As investors ponder the prospect of purchasing Plus and Prime flats, the 10-year MOP and rental limitations may deter short-term profit-seeking strategies. However, the consistent preference for long-term residency over speculative investment demonstrates that the demand for Prime and Plus flats is likely to remain robust.

Are Plus and Prime flats worth buying?

For Genuine Homebuyers:

For those seeking a place to call home for years to come, the location is undeniably pivotal. Prime flats, with their prime central locations, offer a wealth of amenities and conveniences, making them an attractive choice. The value of a well-located property, which enhances daily life and future prospects, can’t be overstated.
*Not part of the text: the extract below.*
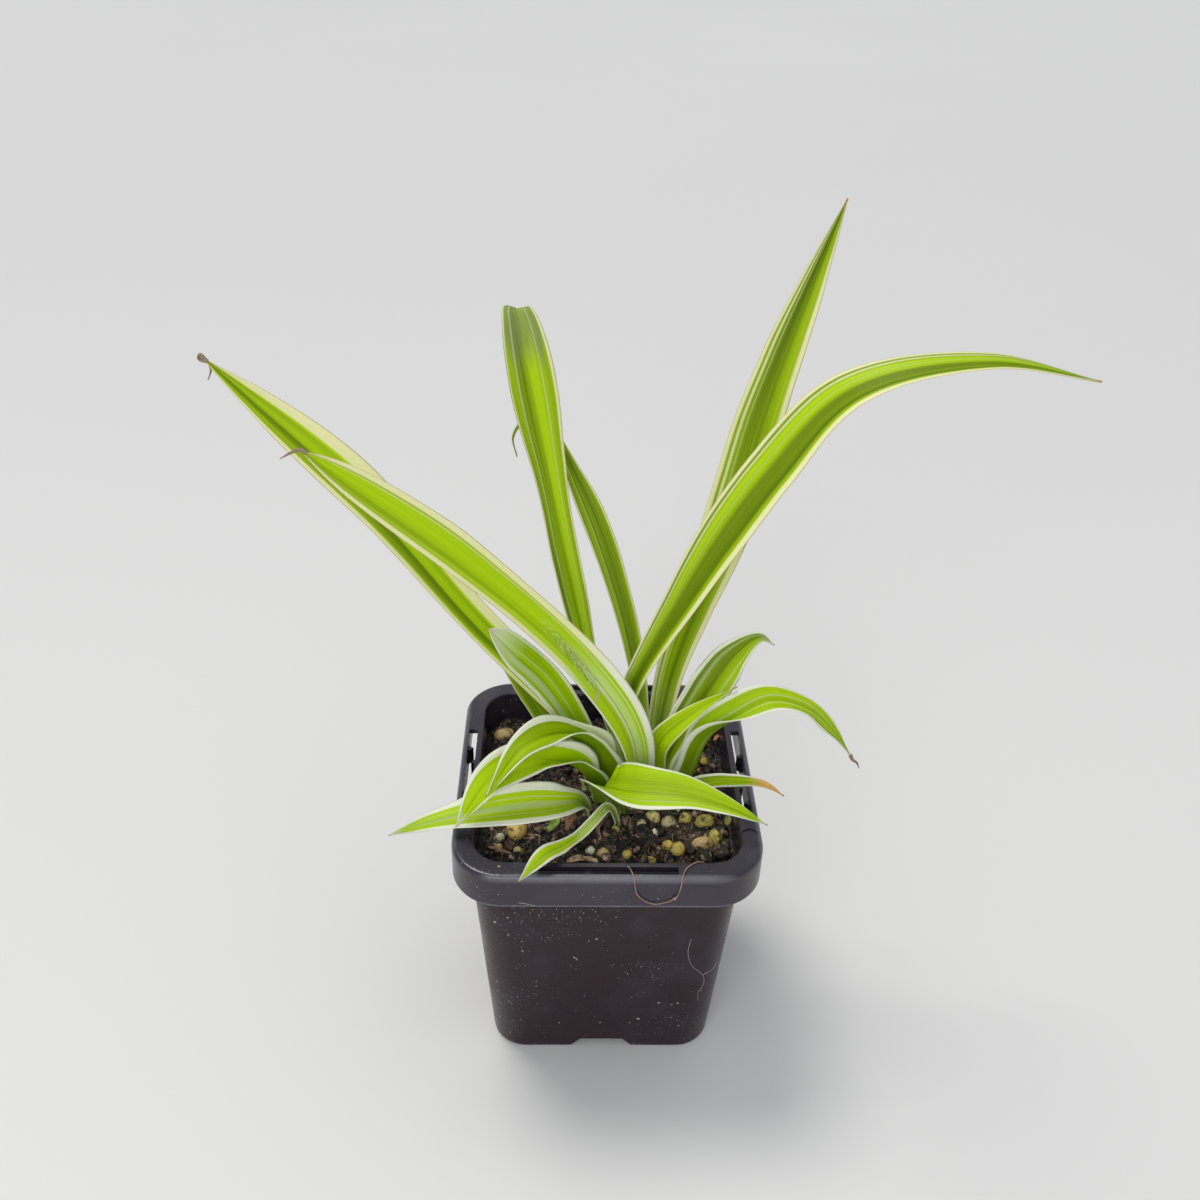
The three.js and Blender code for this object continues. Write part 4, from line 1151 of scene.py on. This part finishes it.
def paleStops(leaf):
    # where across the blade it is pale: the two margins and the stripes between them
    left, right = leaf["edges"]
    soft = 0.012
    stops = [(0, 1), (left - soft, 1), (left + soft, 0)]
    for place, width, strength in sorted(leaf["stripes"]):
        stops += [(place - width / 2 - soft, 0), (place - width / 4, strength),
                  (place + width / 4, strength), (place + width / 2 + soft, 0)]
    stops += [(1 - right - soft, 0), (1 - right + soft, 1), (1, 1)]
    return [(place, (value,) * 3) for place, value in stops]


def leafMaterial(name, leaf, seed):
    # across and up come from the blade's own map. Broad and narrow bands of green run along it,
    # the pale margins and stripes waver slightly, and fine ribs raise the surface
    look = leafLook
    material, shader, place = newMaterial(name)
    across, up, _ = place.node("ShaderNodeUVMap", {}, "UV", uv_map="blade").split()

    def streaks(acrossScale, upScale, shift, detail):
        vector = {0: across * acrossScale, 1: up * upScale, 2: seed + shift}
        return up.node("ShaderNodeCombineXYZ", vector).noise(1.0, detail)

    kinds = ("wander", "fine", "broad", "narrow")
    wander, fine, broad, narrow = (streaks(*look[kind]) - 0.5 for kind in kinds)
    moved = across + wander * look["wanderShare"]
    margins = fine * look["marginShare"] + moved
    pale, tint = margins.ramp(paleStops(leaf)), look[leaf["pale"]]
    if "base" in leaf:
        low = up.stretch(*leaf["baseEnds"])
        pale = blend(low, pale, margins.ramp(paleStops(leaf["base"])))
        tint = blend(low, tint, look["white"])
    if "whiteTip" in leaf:
        pale = pale.most(up.stretch(leaf["whiteTip"], 0.995, 0, look["whiteShare"]))
    ends, tone, swing, slight = look["streakRange"], leaf["tone"], leaf["contrast"], look["fineSwing"]
    swung = swing * look["narrowSwing"]
    mid = broad.stretch(-ends, ends, tone - swing, tone + swing) \
        + narrow.stretch(-ends, ends, -swung, swung)
    heart = moved.ramp([(spot, (value,) * 3) for spot, value in look["heartAt"]])
    mid = (mid - heart * leaf["heart"] + fine.stretch(-ends, ends, -slight, slight)).clamped()
    green = blend(mid, look["deep"], look["bright"])
    height = streaks(*look["ribs"]) * look["ribHeight"] + place.noise(*look["cells"]) * look["cellHeight"]
    if "patch" in leaf:
        green, height = blistered(green, height, across, up, streaks(*look["speckle"]), *leaf["patch"])
    # painted shade: a dull grey-green over the tip where it bends back, with a ragged lower edge
    if "tipShade" in leaf:
        ragged = narrow * look["tipShadeWander"] + up
        green = blend(ragged.stretch(*leaf["tipShade"], 0, look["tipShadeShare"]), green, look["tipShade"])
    colour = blend(pale, green, tint)
    colour = blend(up.stretch(*look["rootEnds"]), colour, look["root"])
    # painted shade: the undersides darken towards a deep green, except under the pale margins and stripes
    beneath = place.attribute("under") * pale.stretch(0, 1, look["underShadeShare"], 0)
    colour = blend(beneath, colour, look["underShade"])
    dryFrom = leaf.get("dryFrom", 0.996 if "whiteTip" in leaf else 0.985)
    dry = (up + narrow * look["dryWander"]).stretch(dryFrom, min(dryFrom + look["dryReach"], 1.0))
    colour = blend(dry, colour, look["dry"])
    rough = broad.stretch(-ends, ends, *look["roughness"]) + dry * look["dryRoughness"]
    feed(shader, {"Base Color": colour, "Roughness": rough, "Specular IOR Level": look["shine"]})
    bump(shader, height, look["bump"])
    glow = colour.node("ShaderNodeBsdfTranslucent", {"Color": colour})
    mixed = glow.node("ShaderNodeMixShader", {0: look["glow"], 1: Field(shader.outputs[0]), 2: glow})
    feed(material.node_tree.nodes["Material Output"], {"Surface": mixed})
    return material


def blistered(green, height, across, up, streaks, start, end):
    # a speckled blister that leans across the blade, with painted glints on its raised speckles, and a tan
    # crease under it
    look, b = leafLook, blister
    full, over, back = b["ends"]
    wide = abs(up * b["lean"] + (across - b["middle"])).stretch(*b["wide"])
    area = wide * (up.stretch(start, start + full) * up.stretch(end + over, end + back))
    speckle = streaks.stretch(*b["speckle"])
    # painted glints: pale speckles over a green ground across the blister, on the speckles that the bump
    # raises
    green = blend(area * b["share"], green, blend(speckle, look["dimple"], look["blisterGlint"]))
    crease = abs(up - start).stretch(*b["creaseWide"]) * across.stretch(*b["creaseEnd"])
    return blend(crease, green, look["crease"]), height + area * speckle * b["height"]


crownShape = {
    "x": 7, "y": 4, "halfX": 14.5, "halfY": 11, "base": 60, "top": 74.5, "rows": 26, "around": 90,
    "sheaths": 11, "sheathTurn": 2.399, "sheathThick": 0.45, "sheathRows": 22, "sheathColumns": 17,
}
crownLook = {
    "pale": (0.40, 0.46, 0.16), "green": (0.16, 0.27, 0.02), "husk": (0.05, 0.028, 0.014),
    "ribs": 22.0, "ribShare": (0.42, 0.7), "stain": (260, 3), "stainShare": (0.2, 0.5),
    "low": (0.85, 0.5), "lip": (0.93, 1.0), "roughness": 0.5, "bump": 0.0003,
}


def buildCrown():
    # a core whose radius falls as sqrt(1 - 0.93 t^2.4), and round it overlapping sheaths, each a
    # strip of a slightly larger core that ends in a rounded lip and leans out
    c = crownShape

    def around(angle, share, grow, rise):
        # places at share of the crown's half widths, plus grow
        return np.stack([c["x"] + ((c["halfX"] - 1) * share + grow) * np.cos(angle),
                         c["y"] + ((c["halfY"] - 1) * share + grow) * np.sin(angle),
                         c["base"] + rise * np.ones(share.shape)], -1)

    tall = c["top"] - c["base"]
    t = np.linspace(0, 1, c["rows"])[:, None]
    turn = np.linspace(0, 2 * np.pi, c["around"], endpoint=False)
    shrink = np.sqrt(1 - 0.93 * t**2.4) * (1 + 0.03 * np.cos(9 * turn) * t)
    parts = [skin(around(turn, shrink, 0, (tall - 0.6) * t))]
    places = [ringValues(turn / (2 * np.pi) * 5, t[:, 0], 0)]
    rng = np.random.default_rng(3)
    u, t = np.linspace(-1, 1, c["sheathColumns"]), np.linspace(0, 1, c["sheathRows"])[:, None]
    for k in range(c["sheaths"]):
        spread = rng.uniform(0.55, 0.85)
        reach = rng.uniform(0.55, 0.98)
        angle = c["sheathTurn"] * k + u * spread * (1 - 0.25 * t)
        rise = t * reach * (1 - 0.35 * u**2)
        grow = 0.2 + 0.05 * k + 0.35 * (1 - u**2) * t
        sheet = around(angle, np.sqrt(1 - 0.9 * rise**2.4), grow, tall * rise)[:, ::-1]
        parts.append(skin(closedShell(sheet, np.full(sheet.shape[:2], c["sheathThick"]))))
        places.append(ringValues((thereAndBack(u) + 1) / 2 + 3 * k, t[:, 0], k))
    crown = meshObject("leaf_sheaths", *joined(parts))
    setUv(crown, np.vstack(places))
    finishPiece(crown, crownMaterial(), "crown", "crown")
    print("crown: core and", c["sheaths"], "sheaths")


def crownMaterial():
    # pale sheath bases with green ribs, browned towards the soil and at their lips
    look = crownLook
    material, shader, place = newMaterial("leaf_sheath")
    across, up, _ = place.node("ShaderNodeUVMap", {}, "UV", uv_map="blade").split()
    ribs = up.node("ShaderNodeCombineXYZ", {0: across * look["ribs"], 1: up}).noise(1.0, 2)
    colour = blend(ribs.stretch(*look["ribShare"]), look["pale"], look["green"])
    ends = up.stretch(*look["low"]).most(up.stretch(*look["lip"]))
    husk = place.noise(*look["stain"]).stretch(*look["stainShare"]) * ends
    feed(shader, {"Base Color": blend(husk, colour, look["husk"]), "Roughness": look["roughness"]})
    bump(shader, ribs, look["bump"])
    return material


rootThread = {
    "route": [(3.6, -34.6, 69.5), (4.4, -35.2, 76.2), (5.1, -36.6, 77.3), (6.0, -39.2, 77.3),
              (6.6, -40.45, 74.6), (7.2, -40.5, 71.9), (9.3, -40.4, 69.4), (11.8, -40.4, 68.4),
              (13.6, -40.4, 68.7), (15.5, -40.4, 69.5), (17.2, -40.5, 71.3), (18.0, -40.4, 74.6),
              (18.5, -39.1, 77.3), (19.9, -36.4, 77.3), (22.5, -34.4, 77.1), (24.6, -33.4, 75.5),
              (25.6, -32.2, 70)],
    "radius": 0.13, "uneven": 0.2, "steps": 180, "sides": 8,
    "knot": 9.0, "knotRadius": 0.35, "knotLength": 0.006,  # the knot's place counts route points
    "mottle": (900, 3), "colours": ((0.20, 0.10, 0.06), (0.50, 0.30, 0.24)),
    "roughness": 0.6, "depth": 0.0001,
}


def buildRootThread():
    # a thin root over the rim, uneven as a sine, with one knot, exp(-x^2)
    r = rootThread
    share = np.linspace(0, 1, r["steps"])
    past = (share - r["knot"] / (len(r["route"]) - 1)) / r["knotLength"]
    radii = r["radius"] * (1 + r["uneven"] * np.sin(share * 60)) + r["knotRadius"] * np.exp(-past**2)
    path = smoothPath(r["route"], r["steps"])
    root = meshObject("root_thread", *skin(tubeRings(path, radii, r["sides"])))
    finishPiece(root, mottledMaterial("root_thread", r), "soil")
    print("root thread over the rim")


dryTips = {
    "far_left": [(-100, 30, 182.2), (-102, 30, 182.9), (-101.6, 30, 184), (-100.2, 30, 182.4),
                 (-99.6, 30, 180), (-100.7, 30, 177.3)],
    "left": [(-70.2, -6, 175.6), (-71.5, -6, 176.3), (-73.2, -6, 175.7), (-76.1, -6, 174)],
    "right_wavy": [(68, 4, 79.8), (68.8, 4, 78.2), (70.2, 4, 77), (70.9, 4, 75.2)],
}
dryTipLook = {
    "radii": (0.60, 0.12), "steps": 40, "sides": 8,
    "mottle": (700, 3), "colours": ((0.07, 0.045, 0.03), (0.42, 0.30, 0.19)),
    "roughness": 0.6, "depth": 0.0001,
}


def buildDryTips():
    # withered leaf ends: a tapered thread along each route
    look = dryTipLook
    tips = [thread(route, look["steps"], look["radii"], look["sides"]) for route in dryTips.values()]
    finishPiece(meshObject("dry_tips", *joined(tips)), mottledMaterial("dry_tip", look), "leaf")
    print("dry tips:", len(dryTips))


addCamera()
addStudio()
buildPot()
buildSoil()
buildLeaves()
buildCrown()
buildRootThread()
buildDryTips()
Hence, for genuine homebuyers, Prime flats become a logical and appealing option.

Yet, prime flats in better-located areas come with an additional premium of approximately $400k, prompting genuine homebuyers to carefully evaluate whether the long-term benefits of a superior location justify the increased cost. Additionally, with the introduction of Plus flats and emergence of new MRT lines, the necessity of residing in prime areas for enhanced accessibility comes into question.

For Property Investors:

Investors, however, might be concerned about the additional restrictions, including the 10-year MOP and rental limitations. Yet, there’s a silver lining here. The persistent demand for Plus/Prime flats indicates that their prices are unlikely to see significant declines. Moreover, these restrictions also provide a more secure exit strategy once the MOP period is over, minimising the risks associated with real estate investments.

With Prime flats demonstrating a higher resale value than Standard flats, a similar trend is anticipated for Plus flats in the future. However, it’s crucial to consider that while Plus flats may exhibit higher capital appreciation than Standard flats, the profits will materialise much later due to the 10-year MOP. Presently, leading up to 2024 when Plus flats are set to enter the market, resale flats in ‘Plus’ areas might witness increased demand, potentially driving up their prices.